My mother is a scholar and teacher of languages, so artifacts and noises from Spanish and French speaking countries were part of the background of my childhood. But my real love affair with world music began with the Gipsy Kings, who were making very trendy dinner music while I was in college, right about at the same time I discovered great single malt Scotch and tolerable wine. Of the three, I could afford to enjoy the Gipsy Kings on a regular basis; cassette tapes didn't wear out nearly as quickly as a bottle emptied.

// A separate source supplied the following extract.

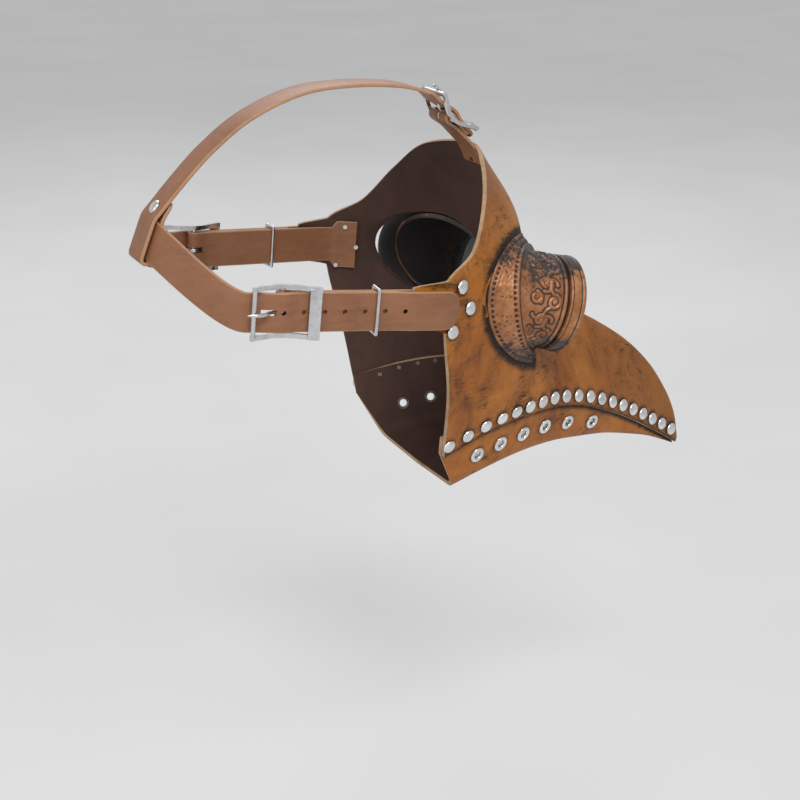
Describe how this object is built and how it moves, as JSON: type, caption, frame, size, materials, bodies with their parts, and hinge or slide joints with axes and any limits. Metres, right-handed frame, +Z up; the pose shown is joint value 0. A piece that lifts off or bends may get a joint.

As my tastes (thanks to the music) and my waistline (thanks to the single-malt Scotch and wine) broadened, I discovered that for world music, compilations best fitted my uninformed and impoverished passions - I didn't have to spend a fortune to sample a variety of performers, whether they were classic or contemporary flamenco players from Spain or Celtic balladeers.
Finally, examining closely my relationship with world music through the compilation, I realize that at its core, my pleasure in the genre is the pleasure of escape, of fantasy and of play. It is, beyond its variable individual artistic merits, music that transports, and it does so all the better when it is presented in a well-balanced compilation. A well-chosen compilation can set an aural stage in a way that a CD by a single artist rarely does. I close my eyes, sip, and I am in Spain, or Peru, or New Orleans, or the Yucatan. There's music playing on a radio somewhere, drifting maybe between the wide-flung wooden shutters of a second story window in a peeling pastel building tucked between a colonial era church and a massive palm tree. I take another sip and I can smell lime and cumin and blooming morning-glories.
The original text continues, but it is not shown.